5 Considerations for Hiring a Market Research Consulting Firm
Kara Yokley is the founder of RRDS Chicago, a boutique data analytics and quantitative market research consulting firm. With a degree in applied mathematics from Harvard University and an MBA from Wharton, Yokley is a self-described “analytics nerd” with experience consulting for globally-recognized brands.
We caught up with Yokley recently to talk about market research, data science, and the need for thoughtfulness when working with clients.
“Businesses will always need market intelligence and market research to understand their competitive landscape, how they’re interacting with their customers, what’s working, and where they can drive improvement,” she says.
5 Considerations for Choosing a Market Research Consulting Firm
Here are five considerations for choosing a market research consulting firm.
1. Know what you’re asking.
Market research enables a business to make better, more informed decisions about where to allocate investments in order to drive ROI. Whether you’re thinking about launching a new product or service, acquiring a different business, or moving laterally into a new space, market research consulting firms can help.
“Market research consultants offer businesses the opportunity to test out hypotheses in a controlled way, and before they begin making huge investments in development or trying to enter a new market or expand their marketing budgets,” says Yokley.
What should a client do before reaching out to a market research consultant? “It’s very important to have a defined hypothesis that you’re asking the researcher to test,” says Yokley, “but you also have to maintain some openness that maybe what you’re planning to do may need tweaking along one or many vectors. It should be viewed as a learning process.”
2. Seek core market research competencies and curiosity.

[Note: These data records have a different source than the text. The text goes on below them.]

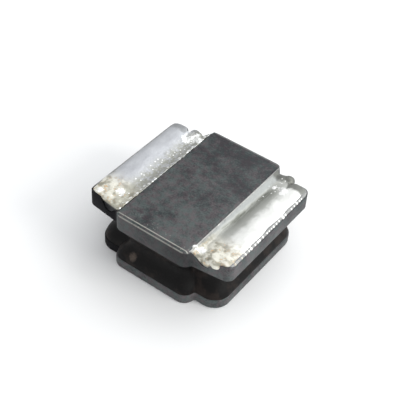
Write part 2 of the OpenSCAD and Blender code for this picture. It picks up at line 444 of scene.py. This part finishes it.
def buildCore():
    steps, past, farPast = core["cornerSteps"], core["past"], core["farPast"]
    half, endY = core["flangeWidth"] / 2, core["flangeLength"] / 2
    grooveX, landZ, lipZ = core["grooveX"], core["landHeight"], coreTop - core["lipDrop"]
    outline = roundedOutline(wholeOutline(rearQuarter(), frontQuarter()), steps)
    flange = toObject("flange", prism(outline, windowTop, coreTop + past))
    # top of the ferrite across the terminals, from the strip's edge out to the side wall
    ledge = [(core["stripWidth"] / 2, coreTop),
             (grooveX - core["grooveHalf"], core["grooveFloor"]),
             (grooveX + core["grooveHalf"], core["grooveFloor"]),
             (grooveX + core["landRun"], landZ),
             (half - core["edgeRun"], landZ), (half, landZ - core["edgeDrop"])]
    outside = [(half + past, ledge[-1][1] - core["edgeDrop"]), (half + past, windowTop - past)]
    rightHalf = ledge + outside
    section = [(-x, z) for x, z in rightHalf[::-1]] + rightHalf
    sectionY = endY + farPast
    keepInside(flange, toObject("section", prism(section, -sectionY, sectionY, "across")))
    # along the strip, with a bevel at each end
    ends = [(endY - core["lipWidth"], coreTop), (endY, lipZ), (endY + past, lipZ),
            (endY + past, windowTop - 2 * past)]
    ends = [(-y, z) for y, z in ends[::-1]] + ends
    endsX = half + farPast
    keepInside(flange, toObject("ends", prism(ends, -endsX, endsX, "length")))
    softenEdges(flange, core["edgeRound"], segments=2, angle=24)
    plain = toObject("plain", prism(plainOutline(0.0, steps), 0.0, core["plainThick"]))
    softenEdges(plain, core["plainEdgeRound"], segments=3, angle=40)
    post = [(core["postDiameter"] / 2, z)
            for z in (core["plainThick"] - core["postSink"], windowTop + core["postSink"])]
    piece = joined("drumCore", [flange, plain, toObject("post", revolved(post, core["postSides"]))])
    smoothShade(piece, angle=34)
    return piece


ferriteLook = core["look"]
ferrite = Finish("ferrite")
ferriteX, ferriteY, ferriteZ = (ferrite.axis(name) for name in "XYZ")
speck = ferrite.grain(0.04, rough=0.7)
cloud = ferrite.grain(0.5, shift=3.0)
blotch = ferrite.grain(0.15, shift=7.0)
ferriteTone = ferrite.span(speck * 0.35 + cloud * 0.4 + blotch * 0.25 - 0.035 * ferriteY,
                           *ferriteLook["toneRange"])
ferriteHue = ferrite.span(ferrite.grain(0.14, shift=9.0), *ferriteLook["hueRange"])
coolFerrite = ferrite.tint(ferriteTone, *ferriteLook["cool"])
warmFerrite = ferrite.tint(ferriteTone, *ferriteLook["warm"])
topOnly = ferrite.span(ferriteZ, *(coreTop - depth for depth in ferriteLook["topDepth"]))
# painted shade: the walls under the left terminal and the strip's front wall are mixed towards a
# near-black shader
paintedShadeLeftWalls = ferrite.below(ferriteX, *ferriteLook["paintedShadeX"]) * (1 - topOnly)
paintedShadeStripFront = (ferrite.below(ferriteY, *ferriteLook["stripFrontY"]) * (1 - topOnly)
              * ferrite.span(ferriteZ, *ferriteLook["stripFrontZ"])
              * ferrite.span(ferriteX, *ferriteLook["stripFrontX"], 0.22, 0.60))
# painted highlight: both edges of the bevel at each end of the strip are painted bright, most at
# the front
endDistance, endY = ferrite.size(ferriteY), core["flangeLength"] / 2
bevelHighlight = (ferrite.near(endDistance, endY - core["lipWidth"], ferriteLook["lipLine"])
            + 0.7 * ferrite.near(endDistance, endY - ferriteLook["endInset"],
                                 ferriteLook["endLine"]))
fleckDistance = ferrite.cells(ferriteLook["fleckSpacing"])
flecks = (ferrite.span(fleckDistance, *ferriteLook["fleckSize"], 0.5, 0.0)
          * ferrite.below(ferriteY, *ferriteLook["fleckY"]))
# pale flecks on the top, and the painted highlight along the bevel edges
flecksAndHighlight = (topOnly * flecks + bevelHighlight * topOnly * ferrite.span(ferriteY, -0.5, 0.5, 0.9, 0.25)
        * ferrite.span(ferrite.grain(0.12, rough=0.7, shift=2.0), *ferriteLook["highlightRange"]))
ferriteRelief = ferrite.relief(ferrite.grain(0.05, detail=4.0, shift=1.0), 0.008, 0.6,
                               ferrite.relief(cloud, 0.03, 0.3))
pressed = ferrite.shader({
    "Base Color": ferrite.tint(flecksAndHighlight.clamped(), ferrite.tint(ferriteHue, coolFerrite, warmFerrite),
                               ferriteLook["flecksAndHighlight"]),
    "Roughness": 0.40 + 0.18 * blotch,
    "IOR": 1.5,
    "Normal": ferriteRelief})
# a near-black shader that stands in for painted shade
paintedShadeShader = ferrite.shader({
    "Base Color": ferrite.tint(blotch, *ferriteLook["paintedShadeTones"]),
    "Roughness": 0.62 + 0.2 * speck,
    "IOR": 1.2,
    "Normal": ferriteRelief})
paintedShadeShare = (0.95 * paintedShadeLeftWalls + paintedShadeStripFront).clamped()
ferriteMaterial = ferrite.done(ferrite.node("ShaderNodeMixShader", {},
                                            {0: paintedShadeShare, 1: pressed, 2: paintedShadeShader}))
finishPiece(buildCore(), ferriteMaterial, "ferrite", "drum_core")


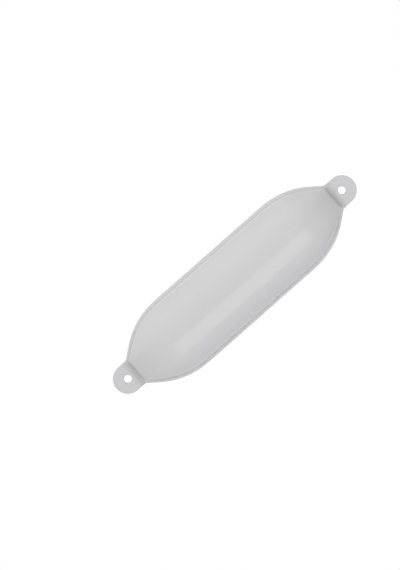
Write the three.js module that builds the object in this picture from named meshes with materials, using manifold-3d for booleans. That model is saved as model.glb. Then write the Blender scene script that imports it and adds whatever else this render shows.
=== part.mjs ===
// A small-boat fender, moulded in one piece: a round body with domed ends, a flat eye at each end, and a
// raised seam all round where the two halves of the mould met.
// Millimetres. The fender hangs along Z, its seam and both eyes lie in the XZ plane, and the centre of the
// upper eye's hole is the origin.

import * as THREE from 'three';
import { mergeVertices } from 'three/addons/utils/BufferGeometryUtils.js';
import Module from 'manifold-3d';

// The body
const BODY_DIAMETER = 108.6;
const STRAIGHT_LENGTH = 206; // of the plain cylinder between the domed ends
const CONE_ANGLE = THREE.MathUtils.degToRad(38.7); // between the outline before an eye and the long axis
const CONE_LENGTH = 20; // of the straight stretch that the outline has there

// The seam
const SEAM_HEIGHT = 4.2; // how far it stands out from the body
const SEAM_THICKNESS = 2.5;
const SEAM_RAMP_LENGTH = 8; // over which it thickens into an eye

// The eyes
const EYE_WIDTH = 43;
const EYE_THICKNESS = 7;
const EYE_HOLE_DIAMETER = 11.4;
const CORNER_TO_HOLE = 15.1; // along the long axis, from the corner of cone and eye to the hole's centre
const CORNER_FILLET = 7.2; // radius of the outline's hollow rounding at that corner

// The shoulders, where the body's two faces come down to an eye
const SHOULDER_ANGLE = THREE.MathUtils.degToRad(80); // the steepest slope of a face, at its foot
const CREASE_RADIUS = 9; // of the hollow rounding between that foot and the eye
const NECK_LENGTH = 38; // over which the sections grow fuller towards an eye
const NECK_FULLNESS = 3.2; // of the section at an eye, where 2 is an ellipse and more is nearer a rectangle
const NECK_MARGIN = 2.6; // how far an eye's edge stands out from the body's foot

// Rounding of the outer edges, and of the holes' rims
const EDGE_RADIUS = 1.2;
const RIM_RADIUS = 0.4;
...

Clients should make sure the consultant has the skills and experience needed for the particular type of market research the business wants to be done, says Yokley. Beyond simple data collection or customer segmentation, market research is about curiosity; asking challenging questions, and looking for connections that maybe other people are missing, she says. So look for consultants who possess that spark of curiosity and a willingness to ask tough, generative questions to uncover value.
3. Understand what success looks like.
Success for every engagement should be defined around answering the questions the client brings to the market research consulting firm.
“If you as a client went out and got all the relevant information you could in order to make the best business decision,” says Yokley, “whatever that final decision might be, that’s success.”
A market research consultant can even help clients discover the right way to go about understanding the problem.
“Some of my most successful engagements,” says Yokley, “have been where I really stepped back and asked challenging questions like, ‘are we going about this in the traditional way or are there other potential approaches we can take?’ It’s really helpful for consultants to have a broader view of how their work fits into the client’s objectives.”
Yokley offers an example. “I had one new market entry project where the private equity client had a target that they’d acquired and they were looking at bolt-on acquisitions. Through my research, I uncovered this other kind of network that they weren’t fully aware of. Providing them with that new awareness shifted their whole way of thinking about additional acquisition targets,” delivering massive strategic value.
4. Understand when to use independent vs. traditional consultants.
As the saying goes, nobody ever got fired for hiring McKinsey, but there are plenty of reasons to look beyond brand names. “I absolutely understand why clients might bring in large firms like McKinsey. Sometimes you just need that big name because you’re getting scrutiny at a board level.” But there are other times when you might have a smaller budget, but still want high-caliber work.
“The team I’ve assembled here at RRDS Chicago includes some incredible people who came to us from McKinsey. They came because they wanted more flexibility in their lives. What that means for our clients is that they’re getting the same high caliber of the consultant who worked at McKinsey, but at much lower rates.” What matters for most clients is the final work product, not the famous brand name.
5. Stay flexible.
Yokley believes that working with on-demand experts offers flexibility and massive value to clients and experts alike. Finding market research consulting firms on Catalant makes it easier than ever for consultants to provide nearly unlimited flexibility. “Catalant has been way ahead of the curve in terms of the evolving future of on-demand work and how people and organizations want to work.”
The pandemic has only accelerated the need for flexibility and on-demand expertise. “I get to work on these very interesting problems for excellent clients, and I’ve been able to have a tremendous amount of flexibility in how I deliver value,” Yokley says.